Just after graduation, I taught English at the Université de Rouen (2017-2018). After this, I became the first recipient of the Nohemi Gonzalez Palais Bourbon Fellowship (2018-2019). CSULB student Nohemi Gonzalez tragically lost her life during the November attacks in 2015 and this opportunity was created in memory of her. This fellowship, which included an internship at the French parliament alongside classes at the Sorbonne, was an honor and privilege to be a part of. It also opened the door to my next pursuit: an internship in Washington D.C. with the Center for International Policy (Jan-May 2019). Here, I did research on the foreign funding of think tanks and published editorials in major publications. All of these experiences led to my current job as Operations & Projects Coordinator at Columbia University’s Institute for Ideas and Imagination in Paris. The Institute invites Columbia professors and artists and writers from around the world for a year-long residency that aims to topple the barriers between the arts and academia. My main roles are organizing our public events (screenings, concerts, art shows, conferences, etc.), managing our partnership with Columbia University Libraries, and helping residents access research resources in Paris.

How did your studies in language and culture prepare you for your current job?

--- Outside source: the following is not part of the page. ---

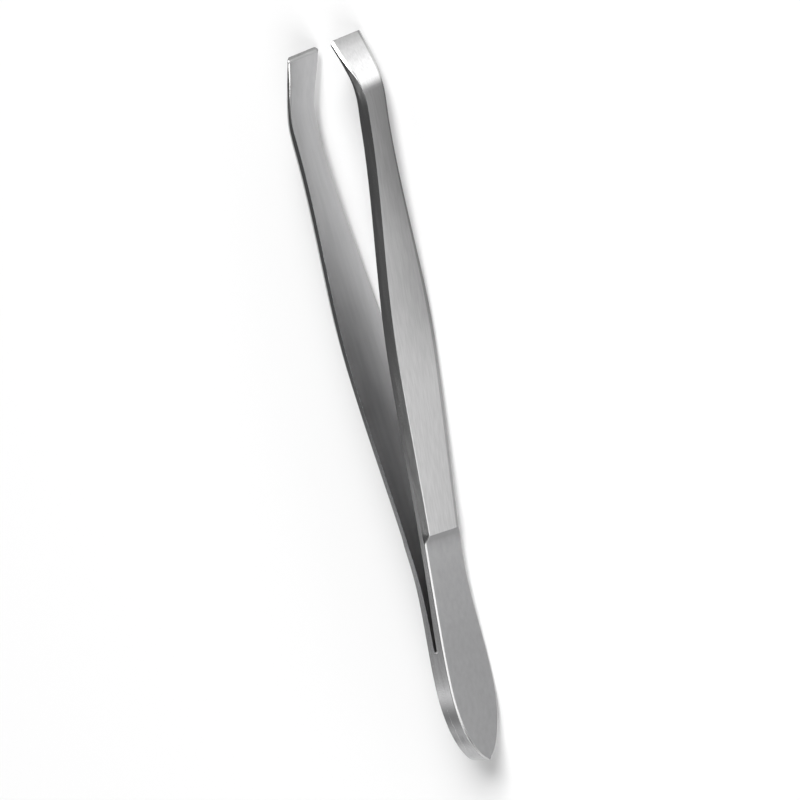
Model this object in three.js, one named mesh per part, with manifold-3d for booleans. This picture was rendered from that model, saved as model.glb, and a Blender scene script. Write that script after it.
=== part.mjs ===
// Slant-tip claw tweezers, 90 mm long, lying on one side edge as they lie on a table.
// Millimetres, +Z up. +X runs from the heel to the tips, the right half is on -Y and the left half on +Y.
// The origin is the centre of the bounding box, on the surface that the tweezers lie on.
//
// Each half is one steel blade. It is drawn as four lengths that meet end to end: the welded heel leaf,
// the thin leaf that bends, the stiff grip arm and the claw tip. The heel filler sits between the halves.

import * as THREE from 'three';
import { mergeVertices } from 'three/addons/utils/BufferGeometryUtils.js';
import Module from 'manifold-3d';

// Driving dimensions, measured along X from the heel end
const bladeLength = 90.2;
const weldEnd = 14;
const flexEnd = 26;
const leafEnd = 27.5;
const shoulderStart = 27.9;
const shoulderEnd = 28.9;
const clawStart = 78.5;
const bendAt = 83.3;
const bendReach = 2.3;
const bowFrom = 40;
const bowTo = 62;

// Widths across the blade, which is along Z. Between the stations the outline eases from one to the next
const planStations = [
  { at: 10, width: 7.85 }, // widest part of the heel leaf
  { at: 24.5, width: 6.5 }, // waist just before the shoulder
  { at: 50.5, width: 8 }, // widest part of the grip
  { at: 79, width: 4.1 }, // neck behind the claw
  { at: 92, width: 5.6 }, // flare of the claw, a little past its end
];
const heelRoundness = 0.6;
const heelNose = 0.06;

// The inner face, as distances from the middle plane
const fillerThickness = 0.4;
const armSlope = 0.102; // at the shoulder
const bowedSlope = 0.082; // past the widest part of the grip
const clawSlope = 0.36;

// Thickness of the blade
const heelThickness = 1.1;
const waistThickness = 0.85;
const gripThickness = 1.25;
const neckThickness = 1.2;
const tipThickness = 0.45;

// Bevels along the outer face: how far each is cut in, and the share of the edge that is left square
const leafBevel = 0.42;
const gripBevel = 0.8;
const tipBevel = 0.2;
const leafLand = 0.76;
const gripLand = 0.45;
const bevelLimit = 0.6; // the most of the half width that a bevel takes, near the nose

// The slant of the claws and of the ground bevel on their inner edge
const slant = 0.22;
const clawDrop = 0.6;
const clawLevel = 88; // where the claw has come down by all of its drop
const groundAngle = THREE.MathUtils.degToRad(23);

const jointGap = 0.05; // between two lengths of one blade
const weldGap = 0.02; // between the filler and each heel leaf
const fillerInset = 0.15;

// Steps that each length is drawn with, and how they crowd towards its heel end (1 is even)
const heelSteps = { count: 24, easing: 2 };
const springSteps = { count: 14, easing: 1 };
const gripSteps = { count: 52, easing: 2 };
const clawSteps = { count: 14, easing: 1 };
const fillerSteps = { count: 20, easing: 2 };
const grindingBlockSize = 12;
const mergeDistance = 1e-4;

const axisHeight = Math.max(...planStations.map((station) => station.width)) / 2;
const fillerHalf = fillerThickness / 2;

const { lerp, smoothstep } = THREE.MathUtils;

// Height gained by a line whose slope grows evenly from 0 to 1 between two stations
function turned(x, from, to) {
  if (x <= from) return 0;
  if (x >= to) return x - (from + to) / 2;
  return (x - from) ** 2 / (2 * (to - from));
}

// Distance of the inner face from the middle plane
function innerFace(x) {
  const armRise = armSlope * turned(x, weldEnd, flexEnd);
  const bowFall = (armSlope - bowedSlope) * turned(x, bowFrom, bowTo);
  const clawFall = (bowedSlope + clawSlope) * turned(x, bendAt - bendReach, bendAt + bendReach);
  return fillerHalf + armRise - bowFall - clawFall;
}

function halfWidth(x) {
  const widest = planStations[0];
  if (x <= widest.at) return (widest.width / 2) * (1 - (1 - x / widest.at) ** 2) ** heelRoundness;
  const next = planStations.findIndex((station) => x < station.at);
  const a = planStations[next - 1];
  const b = planStations[next];
  return lerp(a.width, b.width, smoothstep(x, a.at, b.at)) / 2;
}

function thickness(x) {
  const leaf = lerp(heelThickness, waistThickness, smoothstep(x, weldEnd, flexEnd));
  const arm = lerp(gripThickness, neckThickness, smoothstep(x, bowTo, clawStart));
  const claw = lerp(arm, tipThickness, smoothstep(x, bendAt - 2 * bendReach, bladeLength + bendReach));
  const ramp = THREE.MathUtils.clamp((x - shoulderStart) / (shoulderEnd - shoulderStart), 0, 1);
  return lerp(leaf, claw, ramp ** 2);
}

function bevelInset(x) {
  const grip = lerp(leafBevel, gripBevel, smoothstep(x, shoulderStart, shoulderEnd));
  return Math.min(lerp(grip, tipBevel, smoothstep(x, bendAt, bladeLength)), halfWidth(x) * bevelLimit);
}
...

Studying French language and civilization prepared me for my current role in Paris. On a practical level, I am able to communicate in an academic and professional context in French, which has been essential for working with institutional partners, vendors, and research hubs in Paris. On an intellectual level, my knowledge of France (cinema, literature, history, etc.) has allowed me to connect and engage with the artists, writers, and scholars with whom I work. Pairing my degree in French with one in International Studies provided an extra layer of preparation for working in a global environment with thinkers and creatives from around the world.

Do you have any advice for students considering language and culture study?

First, I’d like to say: don’t let financial barriers stop you from trying to access study abroad, or other international opportunities for culture and language study. There are scholarships and funding available (both from CSULB and from external organizations), and I was fortunate enough to have faculty who introduced me to these possibilities. Funds are available, so don’t be afraid to make an appointment with the Scholarship Office or with RGRLL faculty. Second: culture and language study graduates are candidates for wide-ranging and exciting jobs. Be open and creative when considering your plans, as you may be surprised where you land (geographically and professionally). You can work in politics, culture, journalism, activism, academia and many other sectors. I’ve found that my French degree has been a conversation starter with employers and has made me stand out from other candidates who’ve studied subjects that one may see more often (communications, business, psychology, etc.).